Microfinance provides micro-entrepreneurs and small businesses without access to banking services the financial support they need to succeed. In a world where poverty is not uncommon, microfinance aims to help poor and near-poor households with the ability to become self-sustaining and successful.
Women have proven to be very good entrepreneurs, often better than men. But they’re not always supported in their endeavors—a tragic loss for the business world. Luckily, women’s strong entrepreneurial abilities have not gone unnoticed to all. Women’s World Banking program is a microfinance network that can be found in over 27 countries. It is “the only microfinance network with an explicit focus on women.

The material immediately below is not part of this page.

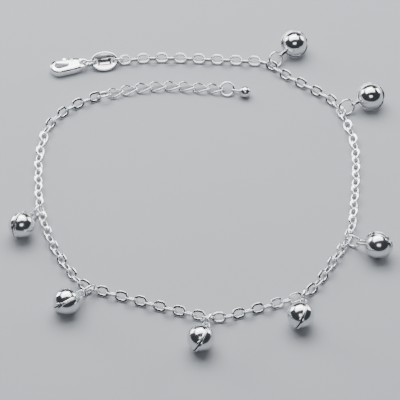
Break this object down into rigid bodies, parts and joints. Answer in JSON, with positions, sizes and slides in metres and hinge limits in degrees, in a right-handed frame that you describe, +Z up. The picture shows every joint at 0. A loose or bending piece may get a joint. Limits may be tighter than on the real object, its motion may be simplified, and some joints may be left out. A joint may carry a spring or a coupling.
{
  "type": "bell anklet",
  "caption": "Open silver anklet of flat oval links with clam-shell jingle bells on jump rings, an oval tag, a lobster clasp and an extender with a ball drop.",
  "frame": {"origin": "the middle of the anklet's footprint, on the surface that it lies on", "axes": "+Z up from the surface, +Y from the front of the loop to the clasp and the extender's free end, +X to the right"},
  "size_m": [0.0802, 0.0876, 0.0061],
  "materials": {
    "silver_chain": "polished silver plate",
    "silver_bells": "mirror silver plate",
    "silver_rings": "polished silver plate",
    "silver_clasp": "polished silver plate",
    "silver_tag": "polished silver plate",
    "pellet": "plain steel"
  },
  "bodies": {
    "anklet": {"chain": "silver_chain", "extender_chain": "silver_chain", "extender_start_ring": "silver_rings", "extender_end_ring": "silver_rings", "ball_drop": "silver_bells", "tag": "silver_tag", "tag_ring": "silver_rings", "clasp_ring": "silver_rings", "clasp_body": "silver_clasp", "clasp_pin": "silver_clasp", "bell_1": "silver_bells", "bell_2": "silver_bells", "bell_3": "silver_bells", "bell_4": "silver_bells", "bell_5": "silver_bells", "bell_6": "silver_bells", "bell_7": "silver_bells", "bell_ring_1": "silver_rings", "bell_ring_2": "silver_rings", "bell_ring_3": "silver_rings", "bell_ring_4": "silver_rings", "bell_ring_5": "silver_rings", "bell_ring_6": "silver_rings", "bell_ring_7": "silver_rings", "bell_pellet_1": "pellet", "bell_pellet_2": "pellet", "bell_pellet_3": "pellet", "bell_pellet_4": "pellet", "bell_pellet_5": "pellet", "bell_pellet_6": "pellet", "bell_pellet_7": "pellet"},
    "lever": {"clasp_lever": "silver_clasp"}
  },
  "joints": [
    {"name": "clasp_lever", "type": "hinge", "parent": "anklet", "child": "lever", "pos_m": [-0.02875, 0.03664, 0.00095], "axis": [0, 0, 1], "range_deg": [0, 22], "stiffness_Nm_per_rad": 0.002, "springref_deg": -8.59}
  ]
}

Financial support from WWB can be as small as $100, and can be used in a variety of ways—purchasing product materials, transportation, or necessary hardware to begin their entrepreneurial endeavors. Their common goal? “To make a decent living and support their families’ basic needs.”
WWB is headquartered in New York City and has a total of 39 financial organizations all over the world that provide aspiring women entrepreneurs with the support, confidence, integration, trust, empowerment, and respect they need. Corporations such as JPMorgan Chase, McGraw-Hill, Barclays, Citi, Credit Suisse, Nike, Moody’s, and many more have generously supported its work through donations and other work.
Moody’s Corporation, the CEO of which is Ray McDaniel, has taken an active philanthropic approach toward assisting WWB, helping them to develop a portfolio analytics kit that will lead to improved risk assessment and decision-making. This should help the organization be overall more successful and efficient in its endeavors.
By expanding “assets, participation and power of low-income women,” WWB is helping women all over the world succeed. Their vision is an honorable and simple one: “One day all women will be able to build a secure financial future for themselves and their households.”